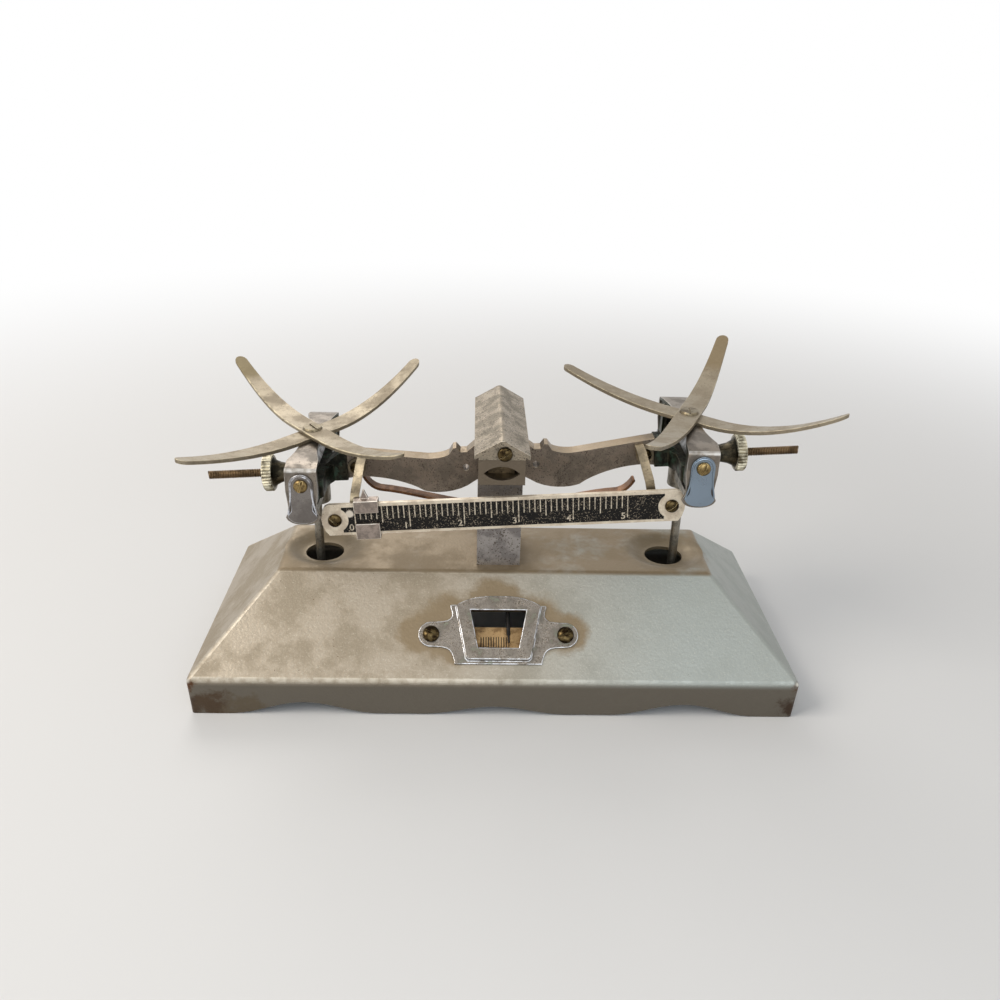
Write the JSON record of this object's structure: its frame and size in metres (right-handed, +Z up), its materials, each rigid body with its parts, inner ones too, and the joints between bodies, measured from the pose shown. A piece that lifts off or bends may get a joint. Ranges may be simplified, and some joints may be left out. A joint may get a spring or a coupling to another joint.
{
  "type": "prescription balance",
  "caption": "Table balance with equal arms on knife edges, a rider scale and balance nuts on its beam, a pan cross at each end and a pointer window in its pressed base.",
  "frame": {"origin": "on the table under the middle of the base", "axes": "+X to the right along the beam as the scale's reader sees it, +Y away from the reader, +Z up"},
  "size_m": [0.2135, 0.1008, 0.1107],
  "materials": {
    "base_paint": "worn hammered paint",
    "frame_chrome": "pitted",
    "dial_brass": "tarnished",
    "post_metal": "worn satin",
    "champagne_sheet": "pitted satin",
    "bearing_steel": "satin",
    "stop_bronze": "oxidised",
    "plain_steel": "satin",
    "beam_metal": "pitted satin",
    "block_brass": "verdigris",
    "wire_steel": "dull",
    "rod_brass": "dull brown",
    "bar_black": "worn black, pale lines",
    "carrier_steel": "satin",
    "cover_chrome": "satin",
    "rider_chrome": "satin",
    "nut_brass": "worn plating",
    "screw_brass": "dull",
    "screw_steel": "dull"
  },
  "bodies": {
    "base": {"base_shell": "base_paint", "window_frame": "frame_chrome", "window_screw_left": "screw_steel", "window_screw_right": "screw_steel", "dial_plate": "dial_brass", "post": "post_metal", "roof_cap": "champagne_sheet", "cap_screw_front": "screw_brass", "cap_screw_rear": "screw_brass", "centre_bearing_front": "bearing_steel", "centre_bearing_rear": "bearing_steel", "stop_strip": "stop_bronze", "link_bracket": "plain_steel", "post_screw_left": "screw_steel", "post_screw_right": "screw_steel", "pivot_pin": "plain_steel"},
    "beam": {"beam_casting": "beam_metal", "centre_knife": "bearing_steel", "end_block_left": "block_brass", "end_block_right": "block_brass", "end_knife_left": "bearing_steel", "end_knife_right": "bearing_steel", "pointer": "wire_steel", "threaded_rod_left": "rod_brass", "threaded_rod_right": "rod_brass", "bar_hanger_left": "champagne_sheet", "bar_hanger_right": "champagne_sheet", "hanger_screw_left": "screw_brass", "hanger_screw_right": "screw_brass", "scale_bar": "bar_black", "bar_screw_left": "screw_brass", "bar_screw_right": "screw_brass"},
    "lower_link": {"lower_link": "plain_steel"},
    "rider": {"rider": "rider_chrome"},
    "left_nut": {"nut_left": "nut_brass"},
    "right_nut": {"nut_right": "nut_brass"},
    "left_carrier": {"carrier_left": "carrier_steel", "pan_rod_left": "plain_steel", "end_bearing_left_front": "bearing_steel", "end_bearing_left_rear": "bearing_steel", "cover_left_front": "cover_chrome", "cover_left_rear": "cover_chrome", "cover_screw_left_front": "screw_brass", "cover_screw_left_rear": "screw_brass", "lower_strip_left": "champagne_sheet", "upper_strip_left": "champagne_sheet", "cross_screw_left": "screw_steel"},
    "right_carrier": {"carrier_right": "carrier_steel", "pan_rod_right": "plain_steel", "end_bearing_right_front": "bearing_steel", "end_bearing_right_rear": "bearing_steel", "cover_right_front": "cover_chrome", "cover_right_rear": "cover_chrome", "cover_screw_right_front": "screw_brass", "cover_screw_right_rear": "screw_brass", "lower_strip_right": "champagne_sheet", "upper_strip_right": "champagne_sheet", "cross_screw_right": "screw_steel"}
  },
  "joints": [
    {"name": "beam_tilt", "type": "hinge", "parent": "base", "child": "beam", "pos_m": [0.0009, 0, 0.083], "axis": [0, 1, 0], "range_deg": [0, 7.2]},
    {"name": "left_carrier_hinge", "type": "hinge", "parent": "beam", "child": "left_carrier", "pos_m": [-0.06517, 0, 0.07884], "axis": [0, 1, 0], "range_deg": [-7.2, 0]},
    {"name": "right_carrier_hinge", "type": "hinge", "parent": "beam", "child": "right_carrier", "pos_m": [0.06697, 0, 0.08716], "axis": [0, 1, 0], "range_deg": [-7.2, 0]},
    {"name": "link_tilt", "type": "hinge", "parent": "base", "child": "lower_link", "pos_m": [0.0009, 0, 0.022], "axis": [0, 1, 0], "range_deg": [0, 7.2]},
    {"name": "rider_slide", "type": "slide", "parent": "beam", "child": "rider", "axis": [0.998, 0, 0.0628], "range_m": [0, 0.0925]},
    {"name": "left_nut_travel", "type": "slide", "parent": "beam", "child": "left_nut", "axis": [-0.998, 0, -0.0628], "range_m": [-0.0029, 0.018]},
    {"name": "right_nut_travel", "type": "slide", "parent": "beam", "child": "right_nut", "axis": [0.998, 0, 0.0628], "range_m": [-0.0053, 0.016]}
  ],
  "couplings": [
    {"joint": "left_carrier_hinge", "follows": "beam_tilt", "ratio": -1},
    {"joint": "right_carrier_hinge", "follows": "beam_tilt", "ratio": -1},
    {"joint": "link_tilt", "follows": "beam_tilt", "ratio": 1}
  ]
}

● **Work to complete**
Output all of the data again. Match it exactly.

● **In response**
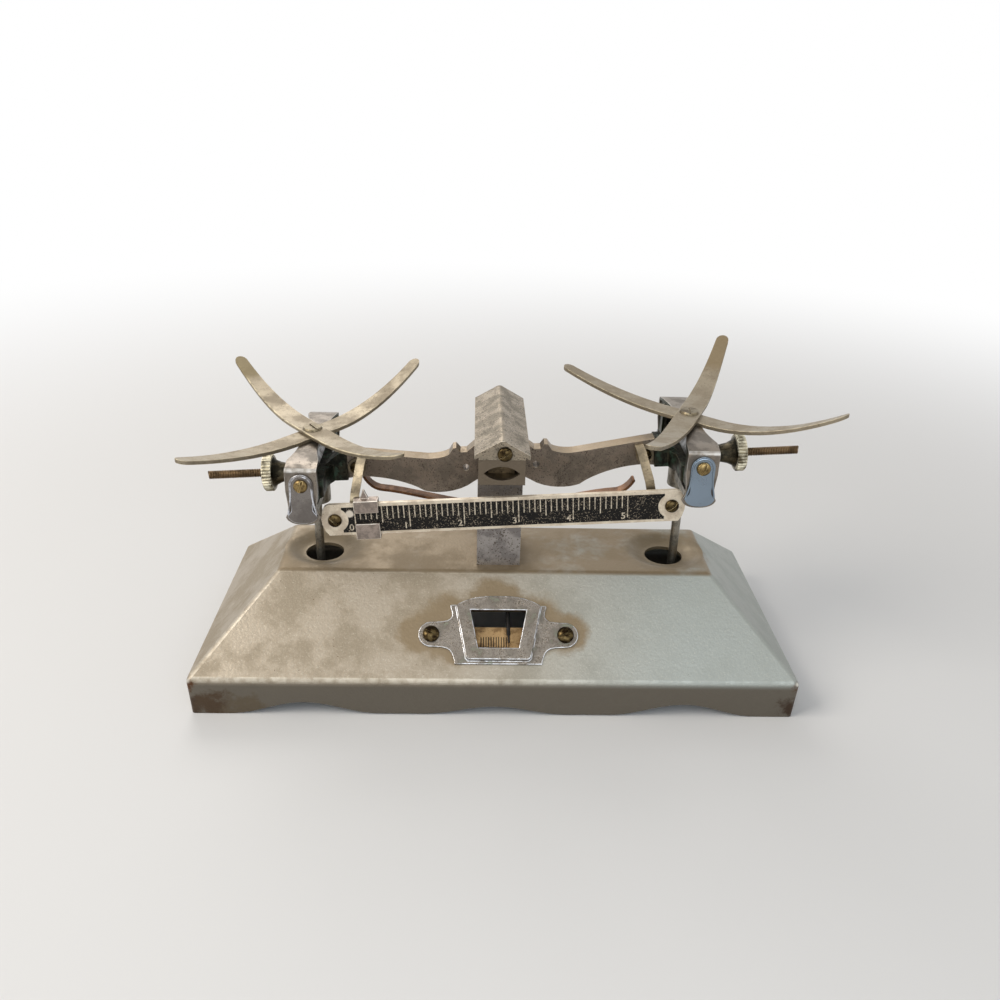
Write the JSON record of this object's structure: its frame and size in metres (right-handed, +Z up), its materials, each rigid body with its parts, inner ones too, and the joints between bodies, measured from the pose shown. A piece that lifts off or bends may get a joint. Ranges may be simplified, and some joints may be left out. A joint may get a spring or a coupling to another joint.
{
  "type": "prescription balance",
  "caption": "Table balance with equal arms on knife edges, a rider scale and balance nuts on its beam, a pan cross at each end and a pointer window in its pressed base.",
  "frame": {"origin": "on the table under the middle of the base", "axes": "+X to the right along the beam as the scale's reader sees it, +Y away from the reader, +Z up"},
  "size_m": [0.2135, 0.1008, 0.1107],
  "materials": {
    "base_paint": "worn hammered paint",
    "frame_chrome": "pitted",
    "dial_brass": "tarnished",
    "post_metal": "worn satin",
    "champagne_sheet": "pitted satin",
    "bearing_steel": "satin",
    "stop_bronze": "oxidised",
    "plain_steel": "satin",
    "beam_metal": "pitted satin",
    "block_brass": "verdigris",
    "wire_steel": "dull",
    "rod_brass": "dull brown",
    "bar_black": "worn black, pale lines",
    "carrier_steel": "satin",
    "cover_chrome": "satin",
    "rider_chrome": "satin",
    "nut_brass": "worn plating",
    "screw_brass": "dull",
    "screw_steel": "dull"
  },
  "bodies": {
    "base": {"base_shell": "base_paint", "window_frame": "frame_chrome", "window_screw_left": "screw_steel", "window_screw_right": "screw_steel", "dial_plate": "dial_brass", "post": "post_metal", "roof_cap": "champagne_sheet", "cap_screw_front": "screw_brass", "cap_screw_rear": "screw_brass", "centre_bearing_front": "bearing_steel", "centre_bearing_rear": "bearing_steel", "stop_strip": "stop_bronze", "link_bracket": "plain_steel", "post_screw_left": "screw_steel", "post_screw_right": "screw_steel", "pivot_pin": "plain_steel"},
    "beam": {"beam_casting": "beam_metal", "centre_knife": "bearing_steel", "end_block_left": "block_brass", "end_block_right": "block_brass", "end_knife_left": "bearing_steel", "end_knife_right": "bearing_steel", "pointer": "wire_steel", "threaded_rod_left": "rod_brass", "threaded_rod_right": "rod_brass", "bar_hanger_left": "champagne_sheet", "bar_hanger_right": "champagne_sheet", "hanger_screw_left": "screw_brass", "hanger_screw_right": "screw_brass", "scale_bar": "bar_black", "bar_screw_left": "screw_brass", "bar_screw_right": "screw_brass"},
    "lower_link": {"lower_link": "plain_steel"},
    "rider": {"rider": "rider_chrome"},
    "left_nut": {"nut_left": "nut_brass"},
    "right_nut": {"nut_right": "nut_brass"},
    "left_carrier": {"carrier_left": "carrier_steel", "pan_rod_left": "plain_steel", "end_bearing_left_front": "bearing_steel", "end_bearing_left_rear": "bearing_steel", "cover_left_front": "cover_chrome", "cover_left_rear": "cover_chrome", "cover_screw_left_front": "screw_brass", "cover_screw_left_rear": "screw_brass", "lower_strip_left": "champagne_sheet", "upper_strip_left": "champagne_sheet", "cross_screw_left": "screw_steel"},
    "right_carrier": {"carrier_right": "carrier_steel", "pan_rod_right": "plain_steel", "end_bearing_right_front": "bearing_steel", "end_bearing_right_rear": "bearing_steel", "cover_right_front": "cover_chrome", "cover_right_rear": "cover_chrome", "cover_screw_right_front": "screw_brass", "cover_screw_right_rear": "screw_brass", "lower_strip_right": "champagne_sheet", "upper_strip_right": "champagne_sheet", "cross_screw_right": "screw_steel"}
  },
  "joints": [
    {"name": "beam_tilt", "type": "hinge", "parent": "base", "child": "beam", "pos_m": [0.0009, 0, 0.083], "axis": [0, 1, 0], "range_deg": [0, 7.2]},
    {"name": "left_carrier_hinge", "type": "hinge", "parent": "beam", "child": "left_carrier", "pos_m": [-0.06517, 0, 0.07884], "axis": [0, 1, 0], "range_deg": [-7.2, 0]},
    {"name": "right_carrier_hinge", "type": "hinge", "parent": "beam", "child": "right_carrier", "pos_m": [0.06697, 0, 0.08716], "axis": [0, 1, 0], "range_deg": [-7.2, 0]},
    {"name": "link_tilt", "type": "hinge", "parent": "base", "child": "lower_link", "pos_m": [0.0009, 0, 0.022], "axis": [0, 1, 0], "range_deg": [0, 7.2]},
    {"name": "rider_slide", "type": "slide", "parent": "beam", "child": "rider", "axis": [0.998, 0, 0.0628], "range_m": [0, 0.0925]},
    {"name": "left_nut_travel", "type": "slide", "parent": "beam", "child": "left_nut", "axis": [-0.998, 0, -0.0628], "range_m": [-0.0029, 0.018]},
    {"name": "right_nut_travel", "type": "slide", "parent": "beam", "child": "right_nut", "axis": [0.998, 0, 0.0628], "range_m": [-0.0053, 0.016]}
  ],
  "couplings": [
    {"joint": "left_carrier_hinge", "follows": "beam_tilt", "ratio": -1},
    {"joint": "right_carrier_hinge", "follows": "beam_tilt", "ratio": -1},
    {"joint": "link_tilt", "follows": "beam_tilt", "ratio": 1}
  ]
}